Nous aurions doublement tort de ne pas inclure les langues qui sont à la base même de notre pays à l'endroit qui est censé représenter tous les Canadiens et tout ce qui les concerne. Nous avons la possibilité, ici, aujourd'hui, d'adopter le 66e rapport du Comité permanent de la procédure et des affaires de la Chambre, lequel nous donne une feuille de route, un plan, un point de départ, pour commencer à songer à résoudre ces questions ici même afin d'offrir aux députés qui parlent une langue autochtone l'occasion de s'exprimer dans cette langue à la Chambre et d'être compris.
Cela aurait dû se faire il y a des générations. Toutefois, compte tenu du déménagement dans l'édifice de l'Ouest et des changements technologiques déjà en place dans ce bâtiment, il est temps d'agir sans plus tarder. J'encourage les députés qui s'y opposent à soulever la question auprès de leur caucus, qui n'est pas un mot latin, mais plutôt un mot algonquin qui n'a jamais été cédé.
Je n'ai pas l'intention de laisser ma fille grandir sans connaître cette histoire, sans reconnaître que ce pays que nous appelons le Canada, tel que nous le connaissons, a été fondé sur des terres autochtones non cédées, des cultures autochtones non cédées et des langues autochtones non cédées.
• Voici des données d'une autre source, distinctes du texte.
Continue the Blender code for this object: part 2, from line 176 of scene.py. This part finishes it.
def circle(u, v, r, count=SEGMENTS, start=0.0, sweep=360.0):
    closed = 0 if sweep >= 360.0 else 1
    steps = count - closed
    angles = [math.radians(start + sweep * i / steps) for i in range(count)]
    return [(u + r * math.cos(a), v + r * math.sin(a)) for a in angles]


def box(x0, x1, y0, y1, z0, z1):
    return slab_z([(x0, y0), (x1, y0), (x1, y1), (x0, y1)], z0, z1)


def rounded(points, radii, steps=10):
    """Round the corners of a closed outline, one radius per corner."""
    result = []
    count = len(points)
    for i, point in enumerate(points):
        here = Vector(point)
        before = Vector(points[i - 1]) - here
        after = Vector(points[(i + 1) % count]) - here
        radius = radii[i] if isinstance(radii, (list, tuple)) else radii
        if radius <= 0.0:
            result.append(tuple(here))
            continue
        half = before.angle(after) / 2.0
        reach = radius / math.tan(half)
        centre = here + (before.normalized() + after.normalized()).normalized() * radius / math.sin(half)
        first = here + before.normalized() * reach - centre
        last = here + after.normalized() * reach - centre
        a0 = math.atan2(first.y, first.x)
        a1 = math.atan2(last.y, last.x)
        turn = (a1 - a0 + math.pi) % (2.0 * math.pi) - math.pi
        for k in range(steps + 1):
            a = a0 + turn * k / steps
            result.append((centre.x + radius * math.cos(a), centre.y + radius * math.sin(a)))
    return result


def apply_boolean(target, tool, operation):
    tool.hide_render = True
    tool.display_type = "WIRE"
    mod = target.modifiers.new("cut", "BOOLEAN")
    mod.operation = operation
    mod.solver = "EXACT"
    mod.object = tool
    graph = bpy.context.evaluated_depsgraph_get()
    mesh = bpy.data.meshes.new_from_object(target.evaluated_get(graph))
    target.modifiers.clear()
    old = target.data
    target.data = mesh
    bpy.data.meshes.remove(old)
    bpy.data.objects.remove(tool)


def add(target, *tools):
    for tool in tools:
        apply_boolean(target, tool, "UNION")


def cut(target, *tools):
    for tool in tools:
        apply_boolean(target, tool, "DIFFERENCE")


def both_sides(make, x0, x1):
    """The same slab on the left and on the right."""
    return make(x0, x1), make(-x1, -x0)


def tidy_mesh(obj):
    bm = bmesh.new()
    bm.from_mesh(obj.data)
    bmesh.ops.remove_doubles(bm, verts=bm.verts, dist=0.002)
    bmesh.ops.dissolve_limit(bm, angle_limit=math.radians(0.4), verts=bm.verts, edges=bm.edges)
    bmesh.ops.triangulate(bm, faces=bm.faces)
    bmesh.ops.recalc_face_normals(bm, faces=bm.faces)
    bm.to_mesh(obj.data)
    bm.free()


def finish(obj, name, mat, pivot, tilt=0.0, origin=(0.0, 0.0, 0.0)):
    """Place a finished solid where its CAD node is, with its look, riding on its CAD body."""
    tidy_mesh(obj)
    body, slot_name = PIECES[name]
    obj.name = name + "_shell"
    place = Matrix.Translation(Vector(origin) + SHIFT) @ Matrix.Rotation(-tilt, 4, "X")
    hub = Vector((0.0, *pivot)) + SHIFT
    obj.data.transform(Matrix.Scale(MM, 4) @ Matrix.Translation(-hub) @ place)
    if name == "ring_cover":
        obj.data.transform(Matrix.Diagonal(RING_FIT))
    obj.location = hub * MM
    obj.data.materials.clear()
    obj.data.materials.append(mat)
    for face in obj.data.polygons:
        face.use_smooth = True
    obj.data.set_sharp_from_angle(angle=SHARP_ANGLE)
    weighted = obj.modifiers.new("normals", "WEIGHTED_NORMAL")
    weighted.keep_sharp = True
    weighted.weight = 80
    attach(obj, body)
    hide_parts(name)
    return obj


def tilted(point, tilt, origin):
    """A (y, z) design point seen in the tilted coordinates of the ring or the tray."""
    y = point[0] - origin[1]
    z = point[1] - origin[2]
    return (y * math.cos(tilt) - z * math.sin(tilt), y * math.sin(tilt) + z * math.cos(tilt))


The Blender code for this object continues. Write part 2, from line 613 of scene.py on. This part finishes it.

Dans les cultures autochtones d'Amérique du Nord, on dit que la valeur d'une personne se mesure non pas par ce qu'elle possède, mais par ce qu'elle donne. Ainsi, ces cultures et les gens qui les représentent ont une valeur infinie, car ils ont tout donné.
Nous devons adopter le 66e rapport, et ce, aujourd'hui même. Certaines choses ne peuvent plus attendre. Pour ceux qui se posent la question, les Mohawks appellent la réserve no 17 de Doncaster Tioweró:ton, ce qui signifie, en gros, là où le vent se lève.